Stated task: In the listing below, find the line containing "0, CORK, CAP_SEGMENTS)" and the line containing "points = [vertex.co". Repeat exactly those two lines and every line between them, nothing more.

Object modeling scripts:
################

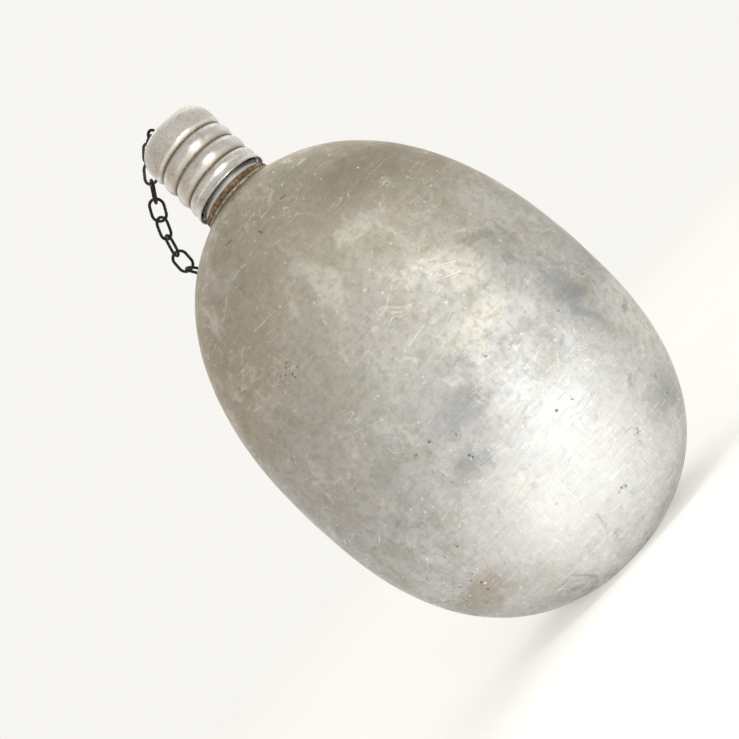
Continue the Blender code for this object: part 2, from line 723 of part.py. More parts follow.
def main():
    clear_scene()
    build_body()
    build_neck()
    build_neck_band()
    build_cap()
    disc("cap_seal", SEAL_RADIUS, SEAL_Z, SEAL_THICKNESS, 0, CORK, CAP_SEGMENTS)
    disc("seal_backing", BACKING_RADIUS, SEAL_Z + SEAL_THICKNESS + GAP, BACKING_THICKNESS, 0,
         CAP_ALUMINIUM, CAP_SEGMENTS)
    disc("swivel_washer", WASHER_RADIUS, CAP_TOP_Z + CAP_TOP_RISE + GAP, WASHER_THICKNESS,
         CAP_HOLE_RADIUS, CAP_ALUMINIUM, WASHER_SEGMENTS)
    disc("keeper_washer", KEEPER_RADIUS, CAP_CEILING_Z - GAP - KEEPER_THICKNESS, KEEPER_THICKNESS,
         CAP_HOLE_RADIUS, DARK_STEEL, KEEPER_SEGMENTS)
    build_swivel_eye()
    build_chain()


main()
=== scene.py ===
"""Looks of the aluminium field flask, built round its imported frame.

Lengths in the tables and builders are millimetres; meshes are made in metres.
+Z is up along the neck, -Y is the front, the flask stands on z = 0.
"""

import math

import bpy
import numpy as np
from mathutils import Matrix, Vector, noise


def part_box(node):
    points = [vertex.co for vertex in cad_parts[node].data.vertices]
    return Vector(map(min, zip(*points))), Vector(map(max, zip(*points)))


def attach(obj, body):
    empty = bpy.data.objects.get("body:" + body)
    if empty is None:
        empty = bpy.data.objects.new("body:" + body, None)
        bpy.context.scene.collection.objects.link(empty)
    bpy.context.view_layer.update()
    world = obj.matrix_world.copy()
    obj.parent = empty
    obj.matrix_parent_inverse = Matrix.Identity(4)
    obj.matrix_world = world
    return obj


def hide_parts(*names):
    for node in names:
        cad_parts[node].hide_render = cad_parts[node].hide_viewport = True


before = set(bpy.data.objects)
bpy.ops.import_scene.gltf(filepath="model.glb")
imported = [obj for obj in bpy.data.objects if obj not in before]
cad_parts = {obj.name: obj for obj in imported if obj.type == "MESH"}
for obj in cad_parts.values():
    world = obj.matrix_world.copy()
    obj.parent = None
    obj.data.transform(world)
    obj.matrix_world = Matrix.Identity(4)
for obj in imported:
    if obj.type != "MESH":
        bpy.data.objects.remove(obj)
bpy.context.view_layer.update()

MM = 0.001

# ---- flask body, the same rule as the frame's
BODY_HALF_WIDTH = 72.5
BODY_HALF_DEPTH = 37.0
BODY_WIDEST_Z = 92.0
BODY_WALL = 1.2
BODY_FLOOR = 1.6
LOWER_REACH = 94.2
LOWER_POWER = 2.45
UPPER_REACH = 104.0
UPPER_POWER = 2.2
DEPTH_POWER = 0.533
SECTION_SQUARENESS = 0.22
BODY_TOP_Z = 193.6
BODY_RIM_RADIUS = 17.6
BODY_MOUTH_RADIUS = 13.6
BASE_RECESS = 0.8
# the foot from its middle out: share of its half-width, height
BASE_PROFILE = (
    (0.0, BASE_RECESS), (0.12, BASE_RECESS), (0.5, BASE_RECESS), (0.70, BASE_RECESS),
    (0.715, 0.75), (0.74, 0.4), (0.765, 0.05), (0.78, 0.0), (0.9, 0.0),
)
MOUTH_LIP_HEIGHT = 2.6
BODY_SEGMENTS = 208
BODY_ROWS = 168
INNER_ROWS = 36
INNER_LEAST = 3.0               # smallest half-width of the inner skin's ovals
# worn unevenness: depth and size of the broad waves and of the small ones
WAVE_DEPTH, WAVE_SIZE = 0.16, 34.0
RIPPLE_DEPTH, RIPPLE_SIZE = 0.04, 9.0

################

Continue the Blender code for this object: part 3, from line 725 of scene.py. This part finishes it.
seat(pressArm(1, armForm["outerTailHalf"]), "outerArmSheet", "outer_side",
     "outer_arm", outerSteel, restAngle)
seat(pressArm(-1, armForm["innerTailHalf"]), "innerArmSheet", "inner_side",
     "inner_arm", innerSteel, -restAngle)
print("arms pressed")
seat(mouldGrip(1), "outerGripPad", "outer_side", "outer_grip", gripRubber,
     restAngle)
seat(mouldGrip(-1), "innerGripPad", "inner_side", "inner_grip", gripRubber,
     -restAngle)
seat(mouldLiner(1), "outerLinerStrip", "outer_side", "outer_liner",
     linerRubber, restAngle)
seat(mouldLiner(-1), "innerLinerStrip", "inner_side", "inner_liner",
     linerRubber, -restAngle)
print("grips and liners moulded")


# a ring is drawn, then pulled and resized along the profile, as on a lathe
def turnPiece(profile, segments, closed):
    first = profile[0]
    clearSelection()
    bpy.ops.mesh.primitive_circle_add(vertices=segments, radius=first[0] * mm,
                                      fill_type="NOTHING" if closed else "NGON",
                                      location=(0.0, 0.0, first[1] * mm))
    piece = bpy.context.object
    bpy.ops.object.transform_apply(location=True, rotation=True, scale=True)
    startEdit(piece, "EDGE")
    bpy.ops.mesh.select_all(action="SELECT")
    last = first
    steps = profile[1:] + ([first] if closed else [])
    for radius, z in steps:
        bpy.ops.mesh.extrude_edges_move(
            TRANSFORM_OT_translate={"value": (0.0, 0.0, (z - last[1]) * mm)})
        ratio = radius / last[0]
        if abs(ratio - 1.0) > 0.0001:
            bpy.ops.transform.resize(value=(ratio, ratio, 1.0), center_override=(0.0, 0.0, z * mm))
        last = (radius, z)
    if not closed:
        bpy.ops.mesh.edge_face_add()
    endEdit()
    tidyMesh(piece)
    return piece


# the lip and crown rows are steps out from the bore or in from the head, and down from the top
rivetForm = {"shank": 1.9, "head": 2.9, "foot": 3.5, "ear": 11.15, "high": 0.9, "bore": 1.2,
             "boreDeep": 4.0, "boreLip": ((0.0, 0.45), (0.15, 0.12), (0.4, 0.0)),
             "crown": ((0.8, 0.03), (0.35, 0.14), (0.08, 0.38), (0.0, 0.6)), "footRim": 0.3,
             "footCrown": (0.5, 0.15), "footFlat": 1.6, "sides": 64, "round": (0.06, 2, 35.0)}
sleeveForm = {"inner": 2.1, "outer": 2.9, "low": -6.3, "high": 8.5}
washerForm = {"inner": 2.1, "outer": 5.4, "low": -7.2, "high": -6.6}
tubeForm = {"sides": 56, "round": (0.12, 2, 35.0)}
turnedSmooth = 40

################

Result:
    disc("cap_seal", SEAL_RADIUS, SEAL_Z, SEAL_THICKNESS, 0, CORK, CAP_SEGMENTS)
    disc("seal_backing", BACKING_RADIUS, SEAL_Z + SEAL_THICKNESS + GAP, BACKING_THICKNESS, 0,
         CAP_ALUMINIUM, CAP_SEGMENTS)
    disc("swivel_washer", WASHER_RADIUS, CAP_TOP_Z + CAP_TOP_RISE + GAP, WASHER_THICKNESS,
         CAP_HOLE_RADIUS, CAP_ALUMINIUM, WASHER_SEGMENTS)
    disc("keeper_washer", KEEPER_RADIUS, CAP_CEILING_Z - GAP - KEEPER_THICKNESS, KEEPER_THICKNESS,
         CAP_HOLE_RADIUS, DARK_STEEL, KEEPER_SEGMENTS)
    build_swivel_eye()
    build_chain()


main()
=== scene.py ===
"""Looks of the aluminium field flask, built round its imported frame.

Lengths in the tables and builders are millimetres; meshes are made in metres.
+Z is up along the neck, -Y is the front, the flask stands on z = 0.
"""

import math

import bpy
import numpy as np
from mathutils import Matrix, Vector, noise


def part_box(node):
    points = [vertex.co for vertex in cad_parts[node].data.vertices]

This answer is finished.